With revenue up 14% yoy to $24.5bn, Q2 was a good quarter for Microsoft but the numbers are just the sum of the operation not the movement, and the results presentation did not address the many outstanding questions about the business.
Rumours abound but there was no official update on the CEO front, although the hunt does not appear to be a distraction given the 14% revenue uplift. There was no reference to Windows 7 vs. Windows 8/8.1 or commentary about whether the company will distance itself from the Windows 8 brand come the April Build conference (see here). No news either on Office for non-Microsoft mobile devices, or on how the ‘One Microsoft’ strategy is playing out. Given limited insight in terms of the colour and movement behind the results there is a real sense that Microsoft is in a holding pattern until the new CEO is announced and on-board. The new reporting structure (introduced with the Q1 results) also reduces visibility into how the segments are performing.

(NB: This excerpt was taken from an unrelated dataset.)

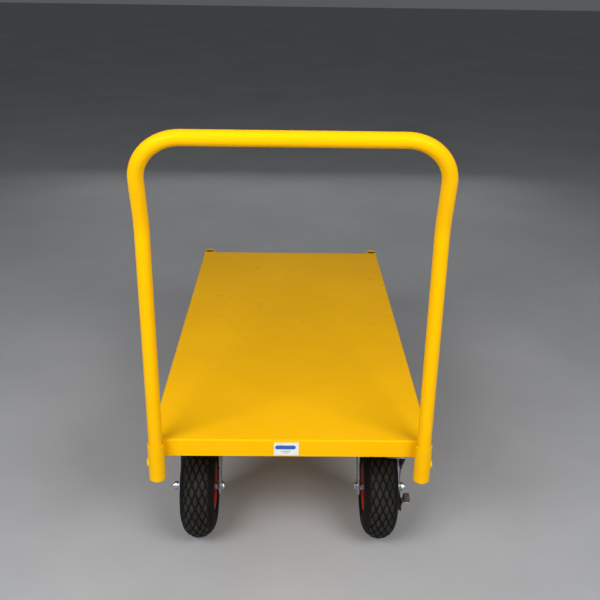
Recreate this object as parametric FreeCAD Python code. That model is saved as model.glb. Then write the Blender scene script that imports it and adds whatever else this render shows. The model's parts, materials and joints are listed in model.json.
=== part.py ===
import FreeCAD, Part
import math
import os

# Platform trolley: a folded steel deck on two swivel castors (handle end) and two
# fixed castors (far end), with a bent tube push handle in the two near sockets.
# The swivel castors are drawn trailing towards the handle.
# Millimetres. Origin: floor, centre of the overall plan. +X right, +Y away from the
# handle, +Z up.

# ---- deck ----
DECK_WIDTH = 610.0
DECK_LENGTH = 1220.0
DECK_TOP = 370.0
DECK_SHEET = 2.5
DECK_FLANGE = 41.0
DECK_FOLD = 4.0
DECK_LIP = 15.0

# ---- corner sockets ----
SOCKET_RADIUS = 18.0
SOCKET_BORE = 15.7
SOCKET_LENGTH = 90.0
SOCKET_BASE = 5.0
SOCKET_X = 289.0
SOCKET_OUT = 15.0
SOCKET_END_ROUND = 3.0
BOSS_RADIUS = 10.0
BOSS_PROUD = 1.8
BOSS_ROUND = 1.3
BOSS_DROP = 47.0

# ---- push handle ----
TUBE_RADIUS = 15.0
TUBE_WALL = 2.5
HANDLE_BEND_RISE = 490.0
HANDLE_BAR_RISE = 668.5
HANDLE_LEAN = math.radians(16.6)
HANDLE_BEND = 150.0
HANDLE_CORNER = 88.0
HANDLE_SEAT_GAP = 1.0
PLUG_HEIGHT = 14.0

# ---- label ----
LABEL_WIDTH = 54.0
LABEL_HEIGHT = 32.0
LABEL_THICK = 0.5
LABEL_X = -8.0
LABEL_DROP = 22.0

# ---- under-deck steelwork ----
BOLSTER_WIDTH = 150.0
BOLSTER_LENGTH = 570.0
BOLSTER_SHEET = 4.0
BOLSTER_BEND = 7.0
RIB_WIDTH = 60.0
RIB_DEPTH = 38.0
RIB_SHEET = 2.5
RIB_BEND = 5.0
RAIL_X = 200.0
RIB_OFFSET = 152.5

# ---- castors ----
CASTOR_X = 220.0
CASTOR_HEIGHT = 316.0
PLATE_LENGTH = 140.0
PLATE_WIDTH = 110.0
PLATE_SHEET = 6.0
PLATE_CORNER = 10.0
PLATE_BOLTS_X = 80.0
PLATE_BOLTS_Y = 105.0
SLOT_HALF_WIDTH = 5.5
SLOT_EXTRA = 4.0
TRAIL = 66.0
KINGPIN_FROM_END = 241.0
FIXED_FROM_END = 175.0
FORK_GAP = 92.0
FORK_SHEET = 5.0
FORK_BEND = 10.0
FORK_CROWN_TOP = 292.0
FORK_CROWN_SHEET = 6.0
FORK_CROWN_HALF = 50.0
FORK_TAPER = 12.0
FORK_SHOULDER = 30.0
FORK_EYE = 22.0
FIXED_TOP_HALF = 40.0

# ---- swivel bearing ----
RACE_INNER = 30.0
RACE_OUTER = 46.0
RACE_GAP = 4.0
BALL_RADIUS = 5.0
BALL_PITCH = 38.0
BALL_COUNT = 18
BALL_PLAY = 0.3
BALL_SEAT_PLAY = 0.02
KINGPIN_RADIUS = 8.0
KINGPIN_HEAD = 14.0
RUNNING_PLAY = 0.05

# ---- wheel ----
WHEEL_RADIUS = 125.0
TYRE_HALF_WIDTH = 40.4
TYRE_SHOULDER_X = 24.0
TYRE_SHOULDER_R = 117.0
TYRE_WIDEST_R = 86.0
TYRE_BEAD_X = 34.0
TYRE_BEAD_R = 62.0
TYRE_TREAD = 8.0
TYRE_WALL = 6.5
SHOULDER_SHARE_X = 0.8
SHOULDER_SHARE_R = 0.9
BEAD_SEAT = 52.0
TUBE_PLAY = 0.4
INNER_TUBE_WALL = 2.0
RIM_SHEET = 2.0
RIM_FLANGE = 59.0
RIM_DISC_EDGE = 40.0
RIM_CONE_X = 12.0
VALVE_RADIUS = 4.0
VALVE_LENGTH = 30.0
HUB_RADIUS = 18.0
HUB_LENGTH = 58.0
HUB_CORE = 11.0
HUB_FLANGE = 39.0
HUB_FLANGE_THICK = 4.0
BEARING_RADIUS = 14.0
BEARING_WIDTH = 8.0
RIM_BOLT_PITCH = 30.0
RIM_BOLT_COUNT = 4
RIM_BOLT_START = math.radians(45)
AXLE_RADIUS = 6.0
SPACER_RADIUS = 9.0
SIDE_PLAY = 0.3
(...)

The numbers were pretty good and beat market expectations on the revenue front, resulting in a 4% rise in the share price in after-hours trading. Net profit was more modest, with a 3% rise taking it to $6.6bn. Revenue moved upwards despite another drop in Windows sales, due to Xbox and Surface tablets sales in the consumer division, plus cloud services across the business. The Commercial division, which includes enterprise products such as SQL Server, System Center and commercial cloud revenue (all had double digit growth) as well as Azure and Office 365 (triple digit growth), played its part and performed well with revenue up 10%. Products like SQL Server and Office 365 are core to its cloud services and have consistently been growing – and with less trauma than the Surface devices and operating system areas.
The verdict on Q2 (to December 31 2013) is that Microsoft performed well despite the questions about its non-financial activities and benefited from the rising tide that is the cloud - and the consumer market. But it needs to start answering the outstanding questions sooner rather than later.